The young man or woman you meet in shul or at a social event doesn't seem much different than your typical thirty something. Every shul, and community has at least a few--a working guy who's in his late 30s or early 40s; a polished, professional woman who's been at the same job for quite some time. These individuals work hard to successfully and effectively manage their illness or disability. They truly defy the stereotype that people burdened with mental illness or developmental disabilities look or act a certain way. Their success behooves the greater Jewish community to reconsider black-and-white, stereotypical views. It is also the impetus for an innovative social-needs program. OHEL's Morris Pinsky a"h Simcha Program is a social-needs initiative.
The Morris Pinsky Simcha Program, now formally in its tenth year was officially launched by OHEL in 2006 with a benevolent gift from the Pinsky family. While the name of the program implies marriage and dating for marriage, the program embraces a broader perspective.
Until 2006, various Ohel staffers had been unofficially mentoring and coaching clients who wanted to take progress to the next level. They helped them increase their socialization skills and improve their dating skills. Giving them the ability to forge deeper connections.
Dr. Michoel Friend, a longtime psychologist with the agency remembers various individuals being supported by several of OHEL's programs approaching the agency to ask for assistance in dating and otherwise moving-on with life.
Individuals who proudly achieved increasing independence, thanks to housing and emotional needs being met now had the luxury of looking for a relationship. "We want to find a shidduch; a friend," Dr. Friend remembers them saying. These individuals yearned to interact on a deeper level like their siblings and cousins.
As the staff noticed the burgeoning need a formal program was created.

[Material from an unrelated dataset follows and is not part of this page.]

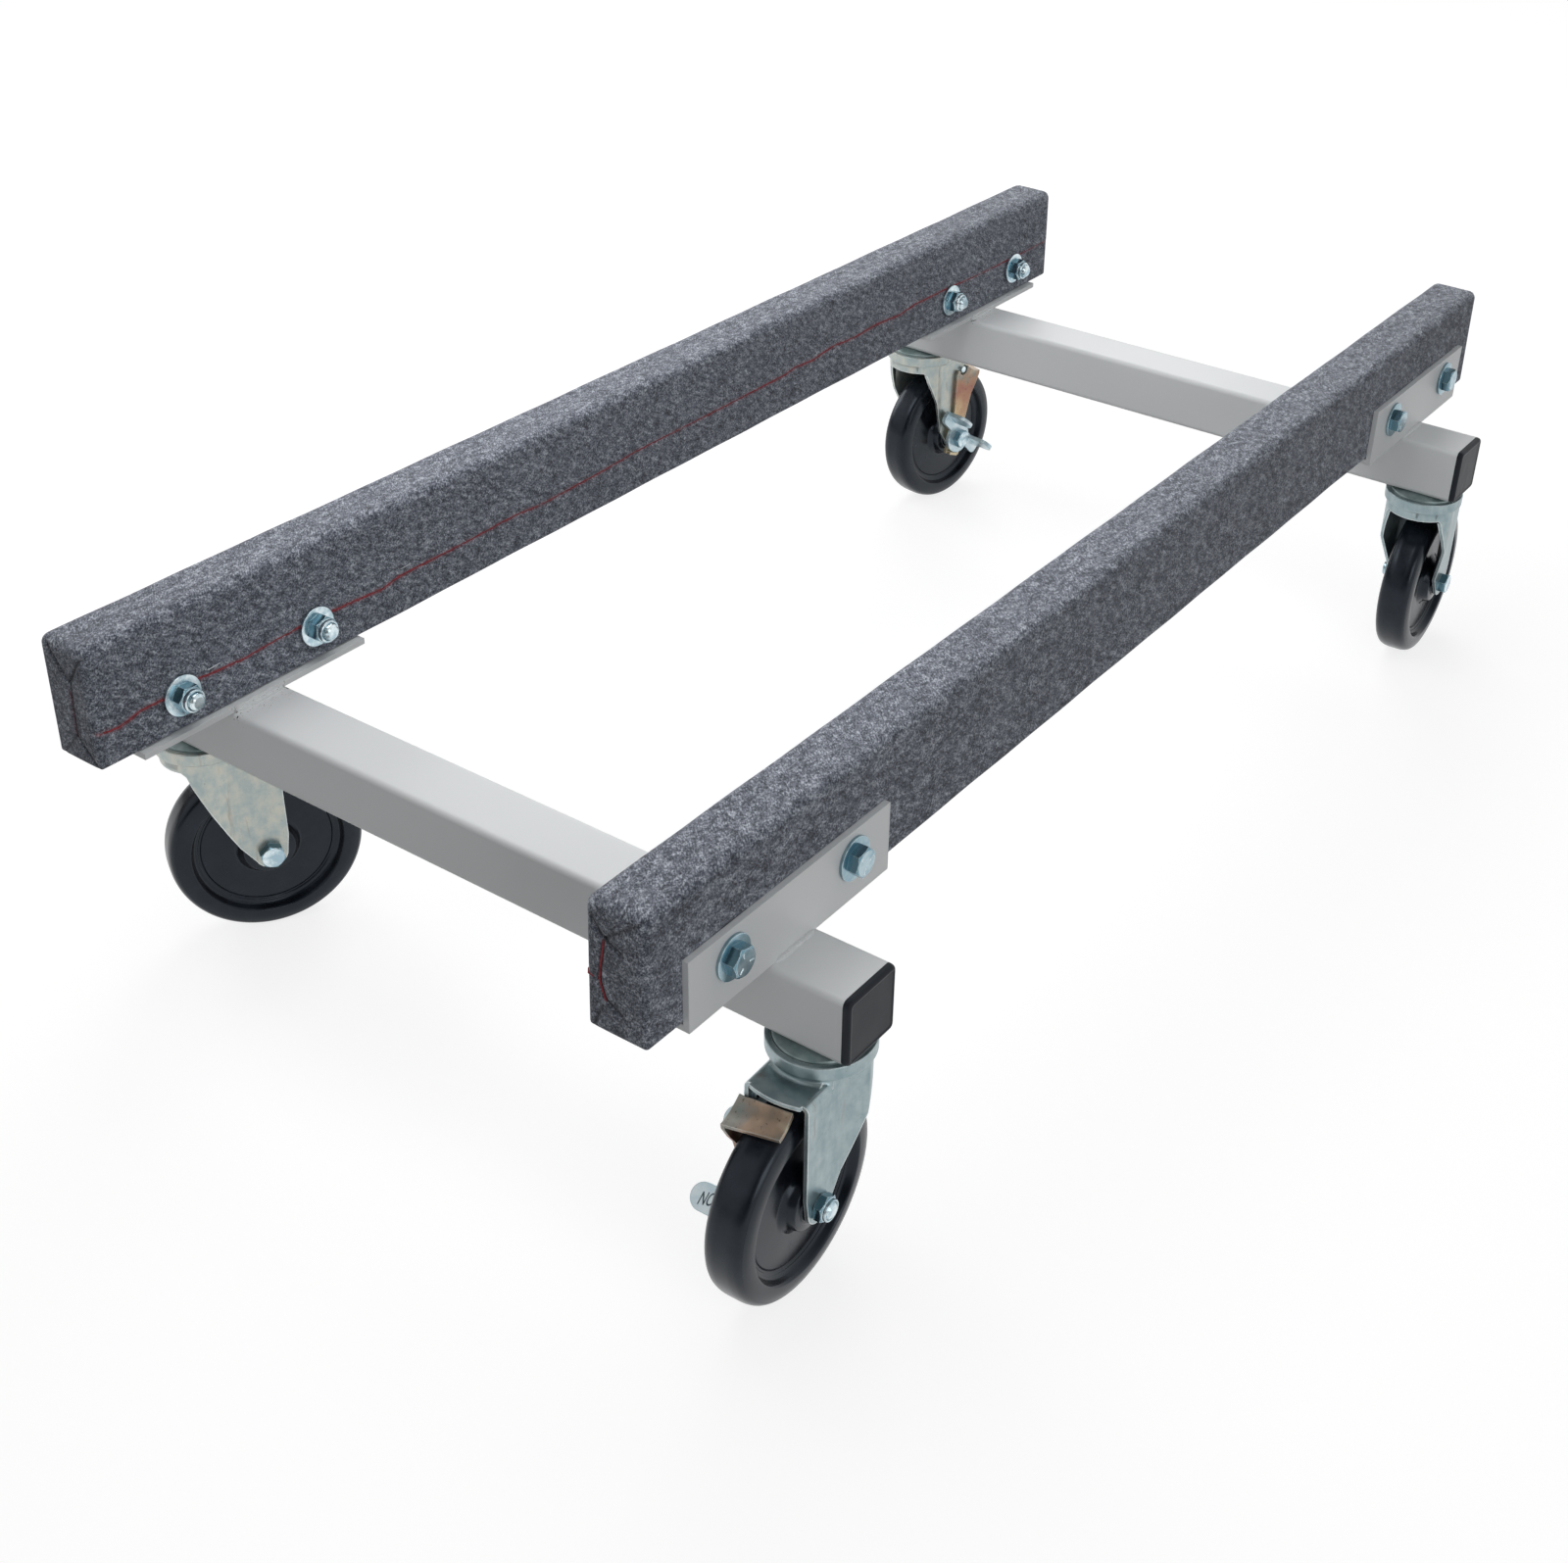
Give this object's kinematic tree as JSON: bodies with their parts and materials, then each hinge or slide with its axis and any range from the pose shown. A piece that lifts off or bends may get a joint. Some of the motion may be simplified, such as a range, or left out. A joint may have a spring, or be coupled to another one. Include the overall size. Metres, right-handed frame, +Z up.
{
  "type": "personal watercraft dolly",
  "caption": "Low trolley for a personal watercraft: felt-wrapped timber bunks on square steel cross tubes, rolling on swivel casters, some with a foot brake.",
  "frame": {"origin": "on the floor, midway between the cross tubes and midway between the bunks", "axes": "+X along the cross tubes to the right, +Y along the bunks to the rear, +Z up"},
  "size_m": [0.65, 1.254, 0.3362],
  "materials": {
    "powder_coat": "white powder coat over steel, satin, with a fine orange peel",
    "plug_plastic": "black moulded polyethylene",
    "timber": "dressed softwood, unpainted",
    "felt": "grey marled needle-punched marine felt",
    "zinc_fastener": "bright zinc plate",
    "race_steel": "dull greenish zinc plate",
    "zinc_sheet": "bluish zinc plate on pressed sheet, mottled",
    "zinc_lever": "light bluish zinc plate",
    "yellow_zinc": "yellow passivated zinc plate, iridescent",
    "ball_steel": "plain ground steel, greased",
    "wheel_plastic": "charcoal black moulded wheel, semi-gloss",
    "bush_plastic": "grey moulded bush"
  },
  "bodies": {
    "frame": {"front_cross_tube": "powder_coat", "rear_cross_tube": "powder_coat", "bracket_front_left": "powder_coat", "bracket_front_right": "powder_coat", "bracket_rear_left": "powder_coat", "bracket_rear_right": "powder_coat", "weld_beads": "powder_coat", "tube_end_plugs": "plug_plastic", "bunk_board_left": "timber", "bunk_board_right": "timber", "bunk_felt_left": "felt", "bunk_felt_right": "felt", "bunk_bolts": "zinc_fastener", "bunk_washers": "zinc_fastener", "bunk_lock_nuts": "zinc_fastener", "stem_nuts": "zinc_fastener", "stem_washers": "zinc_fastener", "lower_races": "race_steel", "top_race_fl": "race_steel", "top_race_fr": "race_steel", "top_race_rl": "race_steel", "top_race_rr": "race_steel"},
    "swivel_fl": {"fork_fl": "zinc_sheet", "balls_fl": "ball_steel", "axle_bolt_fl": "zinc_fastener", "axle_nut_fl": "zinc_fastener", "axle_sleeve_fl": "ball_steel"},
    "wheel_fl": {"wheel_fl": "wheel_plastic", "hub_bush_fl": "bush_plastic"},
    "swivel_fr": {"fork_fr": "zinc_sheet", "balls_fr": "ball_steel", "axle_bolt_fr": "zinc_fastener", "axle_nut_fr": "zinc_fastener", "axle_sleeve_fr": "ball_steel", "brake_rivet_fr": "zinc_fastener"},
    "wheel_fr": {"wheel_fr": "wheel_plastic", "hub_bush_fr": "bush_plastic"},
    "lever_fr": {"brake_lever_fr": "zinc_lever"},
    "strap_fr": {"brake_strap_fr": "yellow_zinc"},
    "swivel_rl": {"fork_rl": "zinc_sheet", "balls_rl": "ball_steel", "axle_bolt_rl": "zinc_fastener", "axle_nut_rl": "zinc_fastener", "axle_sleeve_rl": "ball_steel", "brake_rivet_rl": "zinc_fastener"},
    "wheel_rl": {"wheel_rl": "wheel_plastic", "hub_bush_rl": "bush_plastic"},
    "lever_rl": {"brake_lever_rl": "zinc_lever"},
    "strap_rl": {"brake_strap_rl": "yellow_zinc"},
    "swivel_rr": {"fork_rr": "zinc_sheet", "balls_rr": "ball_steel", "axle_bolt_rr": "zinc_fastener", "axle_nut_rr": "zinc_fastener", "axle_sleeve_rr": "ball_steel"},
    "wheel_rr": {"wheel_rr": "wheel_plastic", "hub_bush_rr": "bush_plastic"}
  },
  "joints": [
    {"name": "swivel_turn_fl", "type": "hinge", "parent": "frame", "child": "swivel_fl", "pos_m": [-0.288, -0.493, 0.1875], "axis": [0, 0, 1], "continuous": true},
    {"name": "wheel_spin_fl", "type": "hinge", "parent": "swivel_fl", "child": "wheel_fl", "pos_m": [-0.27127, -0.46283, 0.075], "axis": [-0.8746, 0.4848, 0], "continuous": true},
    {"name": "swivel_turn_fr", "type": "hinge", "parent": "frame", "child": "swivel_fr", "pos_m": [0.288, -0.493, 0.1875], "axis": [0, 0, 1], "continuous": true},
    {"name": "wheel_spin_fr", "type": "hinge", "parent": "swivel_fr", "child": "wheel_fr", "pos_m": [0.2892, -0.52748, 0.075], "axis": [0.9994, 0.0349, 0], "continuous": true},
    {"name": "lever_turn_fr", "type": "hinge", "parent": "swivel_fr", "child": "lever_fr", "pos_m": [0.2892, -0.52748, 0.075], "axis": [0.9994, 0.0349, 0], "range_deg": [0, 40]},
    {"name": "strap_slide_fr", "type": "slide", "parent": "swivel_fr", "child": "strap_fr", "axis": [-0.0125, 0.3582, -0.9336], "range_m": [0, 0.0012]},
    {"name": "swivel_turn_rl", "type": "hinge", "parent": "frame", "child": "swivel_rl", "pos_m": [-0.288, 0.493, 0.1875], "axis": [0, 0, 1], "continuous": true},
    {"name": "wheel_spin_rl", "type": "hinge", "parent": "swivel_rl", "child": "wheel_rl", "pos_m": [-0.2832, 0.52716, 0.075], "axis": [-0.9903, 0.1392, 0], "continuous": true},
    {"name": "lever_turn_rl", "type": "hinge", "parent": "swivel_rl", "child": "lever_rl", "pos_m": [-0.2832, 0.52716, 0.075], "axis": [-0.9903, 0.1392, 0], "range_deg": [0, 40]},
    {"name": "strap_slide_rl", "type": "slide", "parent": "swivel_rl", "child": "strap_rl", "axis": [-0.0499, -0.3549, -0.9336], "range_m": [0, 0.0012]},
    {"name": "swivel_turn_rr", "type": "hinge", "parent": "frame", "child": "swivel_rr", "pos_m": [0.288, 0.493, 0.1875], "axis": [0, 0, 1], "continuous": true},
    {"name": "wheel_spin_rr", "type": "hinge", "parent": "swivel_rr", "child": "wheel_rr", "pos_m": [0.28649, 0.52747, 0.075], "axis": [-0.999, -0.0436, 0], "continuous": true}
  ],
  "couplings": [
    {"joint": "strap_slide_fr", "follows": "lever_turn_fr", "m_per_rad": 0.001718},
    {"joint": "strap_slide_rl", "follows": "lever_turn_rl", "m_per_rad": 0.001718}
  ]
}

But can people with serious mental-health issues really be supported and prepared to handle a serious long-term relationship of marriage? "Yes for those who can, and the next best thing for those who can't."
Thus, depending on who the Simcha Program is working with, opportunities provided have taken the form of social skills groups, relationship skills groups, and individual counseling. For those looking to date and possibly marry, the Simcha Program staff works closely with the individual and if appropriate with the individual's advocate or guardian in order to best ascertain their situation and needs. "Person-centered wishes are paramount," says Dr. Friend. "We work with them, their family or their team to help that the individual grow and gain skills--and not just skills but the concept: What is marriage? What is motivating them towards marriage?"
For men and women with disabilities seriously considering marriage, the Simcha Program regularly organizes singles events. Approximately, forty men and women first enjoy an 'icebreaker' introduction. Then a group activity is followed with an actual speed dating session. Each Simcha Program singles event concludes with participants having the opportunity to meet with prospective partners while staff respectfully facilitates the events.
"Quite a number of people are dating because of these events," says Simcha Program Director Sarah Kahan. But the bigger picture is the fact that people with mental illness or developmental disabilities have the same human need as anyone else for love, companionship and acceptance. The Simcha Program helps them attain those needs "through taking their requests and needs very seriously," says Mrs. Kahan, "by listening to what their needs are so they feel they are living as 'normal' a life as possible."
For those couples who do make it to the chuppah through the Simcha Program, the initiative provides a 'Circle of Support'. It includes case management, parental support, and the backing of medical and mental-health professionals. The professional team helps them cope with social stigmas, independent living, and the complexities of marriage. "Having someone to love and to be loved gives them something to look forward to. We've seen tremendous benefits," says Dr. Friend. "It gives them a fuller life."
Helping people with disabilities marry is only one goal.
The focus of the program in terms of 'success' is not about how many couples get married. The emphasis of the program is on helping clients achieve their life goals. The program is "not purely designed for people with issues to marry each other," adds Derek Saker, OHEL's Director of Marketing. "They can, should, and do date people without diagnosed issues."
The big picture being focused on by the Simcha Program Saker says, is marrying into the mainstream. "We not only wish to break down the stigma [of people with mental illness and developmental disability] in the community," says Saker, "but single people in the community should also look beyond what are often perceived as 'normal' parameters."
Contrary to the 'how could they possibly get married?' stigma, singles with disabilities should be judged on their merits, not their disabilities, believes Saker. "Many singles who have overcome disability or who are effectively managing their mental illness feel they are even stronger people for it, more sensitive, more caring, it has enriched their character ...and as such, should be seen as an even better catch compared to others."